Подобная точка зрения, укрепившаяся, ставшая общепризнанной, к сожалению, имела далеко идущие последствия не только в судьбе Вельтмана, но и для того нового литературного жанра, контуры которого уже обозначились в его романах. "Консервативная критика 30-40-х годов, — пишет по этому поводу современный исследователь И. П. Щеблыкин, — пользуясь отсутствием в статьях Белинского развернутых анализов исторических романов Вельтмана, охотно повторяла тезис о творческом фиаско Вельтмана после "Кощея бессмертного". Отсюда выводилась и другая неверная мысль о бесперспективности… обращения к фольклору и художественной фантастике в целях исторического повествования. Академическое дореволюционное литературоведение, не вникнув в конкретный смысл отзыва Белинского о «Кощее» как «лучшем» романе Вельтмана, истолковывало данное суждение критика таким образом, что Вельтман будто бы вообще не предпринимал далее никаких новых шагов в разработке поэтики исторического романа" (Филологические науки, 1975, № 5).

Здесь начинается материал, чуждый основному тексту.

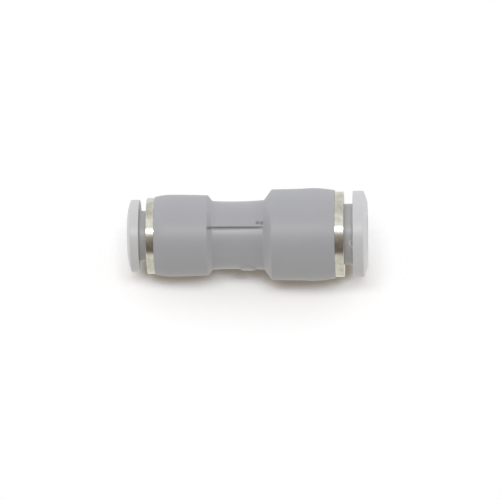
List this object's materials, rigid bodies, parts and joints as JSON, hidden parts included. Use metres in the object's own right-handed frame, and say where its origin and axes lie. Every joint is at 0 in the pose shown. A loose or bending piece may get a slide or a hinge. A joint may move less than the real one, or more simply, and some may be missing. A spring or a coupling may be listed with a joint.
{
  "type": "push-in reducing union",
  "caption": "Straight push-in coupling for plastic tube, with a larger and a smaller socket, metal guide rings and sliding release sleeves.",
  "frame": {"origin": "centre of the lip at the larger end, on which the coupling stands", "axes": "+Z along the tube axis from the larger end to the smaller end; -Y faces the camera of the picture"},
  "size_m": [0.0144, 0.0144, 0.0375],
  "materials": {
    "grey_moulding": "satin",
    "pale_acetal": "satin",
    "nickel_plate": "polished",
    "stainless_sheet": "satin",
    "white_acetal": "satin",
    "nitrile_rubber": "matte"
  },
  "bodies": {
    "housing": {"body": "grey_moulding", "big_guide_ring": "nickel_plate", "small_guide_ring": "nickel_plate", "big_lock_claw": "stainless_sheet", "small_lock_claw": "stainless_sheet", "big_back_ring": "white_acetal", "small_back_ring": "white_acetal", "big_seal": "nitrile_rubber", "small_seal": "nitrile_rubber"},
    "big_sleeve": {"big_release_sleeve": "pale_acetal"},
    "small_sleeve": {"small_release_sleeve": "pale_acetal"}
  },
  "joints": [
    {"name": "big_sleeve_press", "type": "slide", "parent": "housing", "child": "big_sleeve", "axis": [0, 0, 1], "range_m": [0, 0.00126], "stiffness_N_per_m": 3000, "springref_m": -0.0005, "deforming": ["big_lock_claw"]},
    {"name": "small_sleeve_press", "type": "slide", "parent": "housing", "child": "small_sleeve", "axis": [0, 0, -1], "range_m": [0, 0.00102], "stiffness_N_per_m": 3000, "springref_m": -0.0005, "deforming": ["small_lock_claw"]}
  ]
}
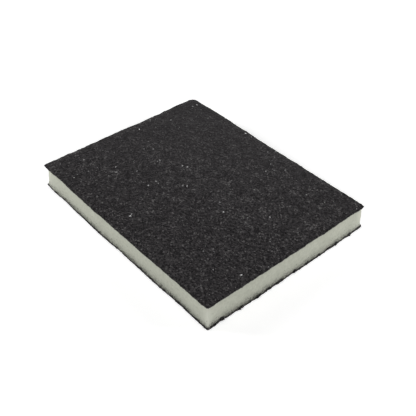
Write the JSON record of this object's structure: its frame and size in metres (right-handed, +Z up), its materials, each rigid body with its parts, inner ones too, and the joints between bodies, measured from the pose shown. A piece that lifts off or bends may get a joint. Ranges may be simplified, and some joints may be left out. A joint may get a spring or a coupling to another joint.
{
  "type": "sanding sponge",
  "caption": "Thin rectangular foam hand pad with an abrasive grit coat on both broad faces, for sanding curved and flat work by hand.",
  "frame": {"origin": "middle of the lower working face, on the surface that the pad rests on", "axes": "+X along the long side, +Y along the short side, +Z up through the pad to the upper working face"},
  "size_m": [0.123, 0.096, 0.0135],
  "materials": {
    "foam": "matte",
    "grit": "matte"
  },
  "bodies": {
    "root": {"foam_core": "foam", "upper_grit_coat": "grit", "lower_grit_coat": "grit"}
  },
  "joints": []
}
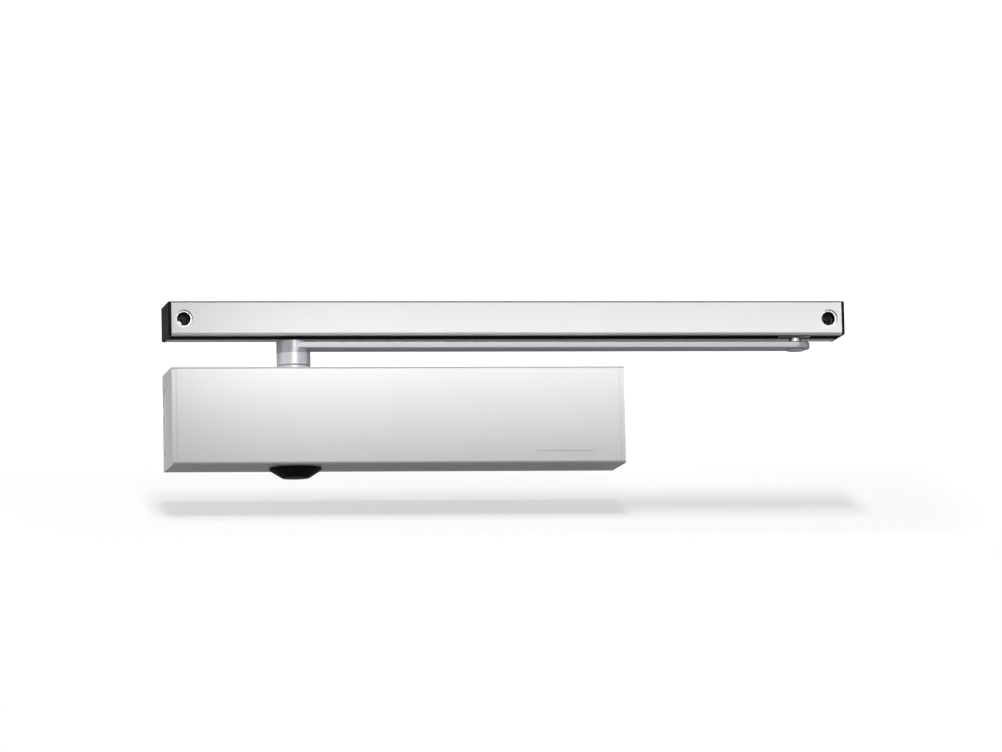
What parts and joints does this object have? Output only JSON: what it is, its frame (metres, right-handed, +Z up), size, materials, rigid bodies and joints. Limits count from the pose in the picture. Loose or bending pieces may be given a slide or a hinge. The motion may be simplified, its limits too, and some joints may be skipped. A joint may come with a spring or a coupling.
{
  "type": "slide rail door closer",
  "caption": "Overhead cam-action door closer: spring and oil body under a slim cover, sprung arm on a vertical spindle, and a slotted guide rail with a slider on the arm's pin.",
  "frame": {"origin": "the closer body's mounting face, level with the middle of the body, behind the spindle axis", "axes": "+X from the spindle along the body and rail, +Y out of the mounting face into the door or wall, +Z up along the spindle"},
  "size_m": [0.431, 0.0473, 0.11],
  "materials": {
    "cover_finish": "silver powder coat, satin",
    "cap_plastic": "silver-grey moulded, fine grain",
    "casting": "grey paint over sand-cast skin, machined faces bare",
    "plain_steel": "turned or ground",
    "hard_steel": "ground and hardened",
    "spring_steel": "oiled and tempered wire",
    "collar_chrome": "bright plated",
    "arm_paint": "silver powder coat, satin",
    "rail_finish": "silver powder coat, satin",
    "black_plastic": "black moulded, fine grain",
    "slider_plastic": "dark low-friction polymer",
    "block_zinc": "die-cast, bare",
    "seal_rubber": "matt black",
    "valve_brass": "turned",
    "bush_bronze": "sintered, oiled"
  },
  "bodies": {
    "closer": {"housing": "casting", "left_plug": "plain_steel", "right_plug": "plain_steel", "left_plug_seal": "seal_rubber", "right_plug_seal": "seal_rubber", "upper_bearing": "hard_steel", "lower_bearing": "hard_steel", "upper_nut": "plain_steel", "lower_nut": "plain_steel", "upper_seal": "seal_rubber", "lower_seal": "seal_rubber", "shaft_collar": "collar_chrome", "spindle_cap": "black_plastic", "main_spring": "spring_steel", "damping_spring": "spring_steel"},
    "cover": {"cover": "cover_finish", "left_end_cap": "cap_plastic", "right_end_cap": "cap_plastic"},
    "spindle_arm": {"camshaft": "hard_steel", "shaft_sleeve": "collar_chrome", "arm": "arm_paint", "arm_bolt": "plain_steel", "slider_pin": "plain_steel"},
    "drive_piston": {"drive_piston": "plain_steel", "drive_piston_ring": "slider_plastic", "drive_check_valve": "valve_brass", "drive_roller_pin": "hard_steel"},
    "drive_roller": {"drive_roller": "hard_steel"},
    "damping_piston": {"damping_piston": "plain_steel", "damping_piston_ring": "slider_plastic", "damping_check_valve": "valve_brass", "damping_roller_pin": "hard_steel"},
    "damping_roller": {"damping_roller": "hard_steel"},
    "spring_plate": {"spring_plate": "plain_steel"},
    "force_screw": {"force_screw": "plain_steel"},
    "closing_valve": {"closing_valve": "valve_brass", "closing_valve_seal": "seal_rubber"},
    "latching_valve": {"latching_valve": "valve_brass", "latching_valve_seal": "seal_rubber"},
    "backcheck_valve": {"backcheck_valve": "valve_brass", "backcheck_valve_seal": "seal_rubber"},
    "slider": {"slider_block": "slider_plastic", "slider_bush": "bush_bronze"},
    "rail": {"rail_profile": "rail_finish", "rail_left_cap": "black_plastic", "rail_right_cap": "black_plastic", "rail_left_block": "block_zinc", "rail_right_block": "block_zinc"}
  },
  "joints": [
    {"name": "arm_swing", "type": "hinge", "parent": "closer", "child": "spindle_arm", "pos_m": [0, -0.0235, 0], "axis": [0, 0, 1], "range_deg": [0, 175], "stiffness_Nm_per_rad": 5, "springref_deg": -68.75},
    {"name": "slider_pivot", "type": "hinge", "parent": "spindle_arm", "child": "slider", "pos_m": [0.321, -0.0235, 0.06225], "axis": [0, 0, 1], "continuous": true},
    {"name": "rail_slide", "type": "slide", "parent": "slider", "child": "rail", "axis": [1, 0, 0], "range_m": [0, 0.371]},
    {"name": "cover_pull", "type": "slide", "parent": "closer", "child": "cover", "axis": [0, -1, 0], "range_m": [0, 0.055]},
    {"name": "drive_piston_slide", "type": "slide", "parent": "closer", "child": "drive_piston", "axis": [1, 0, 0], "range_m": [0, 0.0099], "deforming": ["main_spring"]},
    {"name": "damping_piston_slide", "type": "slide", "parent": "closer", "child": "damping_piston", "axis": [1, 0, 0], "range_m": [0, 0.0099], "deforming": ["damping_spring"]},
    {"name": "drive_roller_spin", "type": "hinge", "parent": "drive_piston", "child": "drive_roller", "pos_m": [0.0135, -0.0235, 0], "axis": [0, 0, 1], "continuous": true},
    {"name": "damping_roller_spin", "type": "hinge", "parent": "damping_piston", "child": "damping_roller", "pos_m": [-0.02365, -0.0235, 0], "axis": [0, 0, 1], "continuous": true},
    {"name": "force_screw_turn", "type": "hinge", "parent": "closer", "child": "force_screw", "pos_m": [0.176, -0.0235, 0], "axis": [-1, 0, 0], "range_deg": [0, 2170]},
    {"name": "spring_plate_slide", "type": "slide", "parent": "closer", "child": "spring_plate", "axis": [-1, 0, 0], "range_m": [0, 0.009]},
    {"name": "closing_valve_turn", "type": "hinge", "parent": "closer", "child": "closing_valve", "pos_m": [-0.044, -0.0445, 0.0235], "axis": [0, -1, 0], "range_deg": [-360, 360]},
    {"name": "latching_valve_turn", "type": "hinge", "parent": "closer", "child": "latching_valve", "pos_m": [-0.033, -0.0445, 0.0235], "axis": [0, -1, 0], "range_deg": [-360, 360]},
    {"name": "backcheck_valve_turn", "type": "hinge", "parent": "closer", "child": "backcheck_valve", "pos_m": [-0.022, -0.0445, 0.0235], "axis": [0, -1, 0], "range_deg": [-360, 360]}
  ],
  "couplings": [
    {"joint": "drive_piston_slide", "follows": "arm_swing", "m_per_rad": 0.0032308},
    {"joint": "damping_piston_slide", "follows": "arm_swing", "m_per_rad": 0.0032308},
    {"joint": "force_screw_turn", "follows": "spring_plate_slide", "rad_per_m": 4188.8}
  ]
}
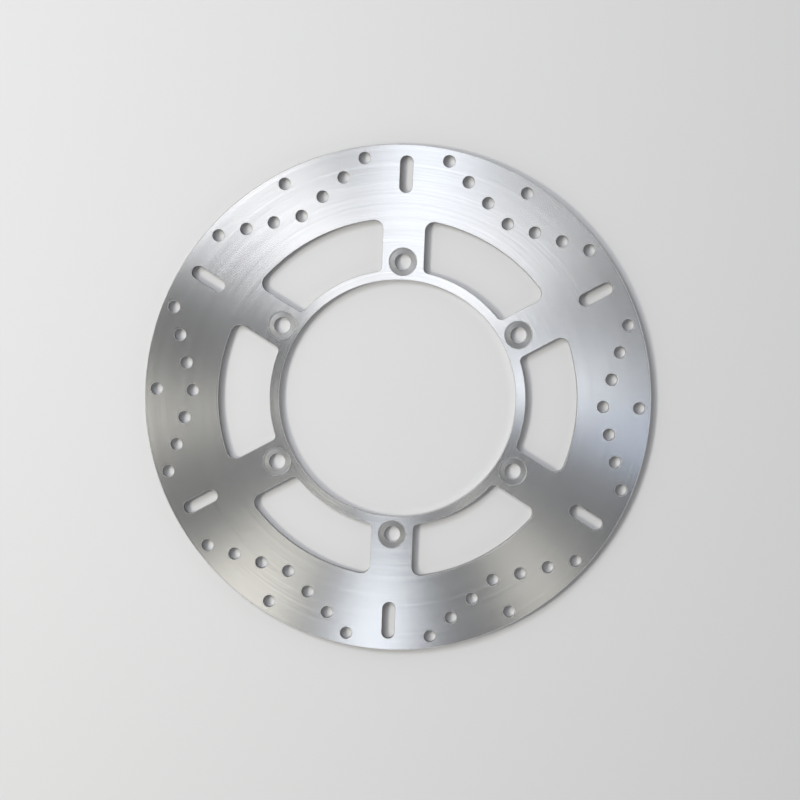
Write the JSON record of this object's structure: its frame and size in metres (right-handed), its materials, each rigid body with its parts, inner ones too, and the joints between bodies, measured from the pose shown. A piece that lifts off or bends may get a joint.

Подобное представление о «писателе-метеоре» (так нередко называли Вельтмана в критических отзывах), однажды промелькнувшем в небосклоне русской литературы и навсегда исчезнувшем, закрепилось довольно прочно. Хотя достаточно хорошо были известны и другие отзывы о том же «Емеле» — например, Добролюбова, Достоевского. Весьма существенные коррективы в восприятии современниками этого романа вносит статья Аполлона Григорьева, писавшего в 1846 году об «Емеле» в "Финском вестнике" (№ 8): "Перед нами является чисто мифологическое лицо русских сказок, русский дурак, только без двух братьев умных, русский дурак, с его простодушным, и потому метким и злым, изумлением от разного рода лжи общественной, для него непонятной — с его глупостью, которая кажется скорее избытком ума, с его бесстрастием ко всему происходящему опять от того же, что его простая природа не понимает, как можно страдать от разного рода наклонных потребностей, приличий и проч. Да — русский дурак, грубое, суздальское, пожалуй, изображение той же мысли, которая создала американского Патфиндера,[3] которая воодушевила Руссо!.. Емеля — это эпопея о русском сказочном дураке, эпопея, пожалуй, комическая, но комическая только по форме, как Сервантесов Дон Кихот, сближение которого с русским Емелей вероятно также покажется вопиющим парадоксом".[4]

Статья Аполлона Григорьева давала ключ к пониманию не только «Емели», но и других произведений Вельтмана, раскрывала основной принцип его поэтики, но она не смогла изменить уже устоявшегося мнения, подкрепленного гораздо большими авторитетами. Выход романа совпал со временем наиболее острых споров между западниками и славянофилами, что также далеко не способствовало его пониманию, поскольку ни те, ни другие не могли назвать Вельтмана выразителем своих взглядов. Западники считали его славянофилом, славянофилы — западником, но он не примыкал ни к тем, ни к другим, хотя наиболее часто публиковался в славянофильском «Москвитянине», а в 1849 году даже был «соредактором» Погодина, пытаясь, вместе с Владимиром Далем, спасти журнал от финансового краха.[5] Не принял он и натуральной школы, был далек от принципов зарождавшегося критического реализма, хотя в "приключениях, почерпнутых из моря житейского" и в других произведениях, включая «Емелю», воссоздал вполне реалистическую картину русской действительности, затрагивал весьма острые социальные проблемы.

Все это мало сказалось на его литературной судьбе. А причина все та же: если в 30-е годы творческие поиски Вельтмана совпадали с основными тенденциями развития русской литературы — к фольклору и истории обращались почти все его современники, включая Пушкина и Гоголя, — то в последующие десятилетия он окажется чуть ли не единственным, кто последовательно, из романа в роман, будет развивать принципы фольклорно-исторической поэтики. Но уже как бы вне литературы, вне ее основных течений и направлений. С годами эта дистанция увеличивалась, Вельтман все дальше «уходил» от литературы своего времени, и казалось, что та же участь постигла и его романы. По крайней мере, в конце столетия один из историков литературы (К. Н. Бестужев-Рюмин) искренне сожалел, что Вельтман неизвестен даже "друзьям литературы", способным "оценить неудержимый поток фантазии".

вернуться

Note3

Следопыт, Кожаный Чулок — герой романов Фенимора Купера.

вернуться

Note4

Характерно, что в эти же самые годы произошло несколько подобных "вопиющих парадоксов": когда в 1842 г. Константин Аксаков в брошюре о "Мертвых душах" сблизил Гоголя с Гомером и когда в 1845 г. С. П. Шевырев в одной из лекций о народной поэзии в Московском университете сравнил Илью Муромца с испанским рыцарем Сидом.

вернуться

Note5

В. И. Даль предлагал в 1848 г. M. H. Погодину программу обновления «Москвитянина»: "Изящная словесность требуется, повестей хороших давайте, без этого нельзя жить. Обзоров литературных, летопись книг, легкой руки критика — это необходимо… Если вы сладитесь с Вельтманом, если затем будете очень исправно платить всем, то через год, два пойдет дело, и вы разбогатеете. Если нет, то Москвитянин сел, несмотря ни на какие объявления". Вельтману не удалось «сладиться» с Погодиным, и в 1850 г. тот передал журнал "молодой редакции".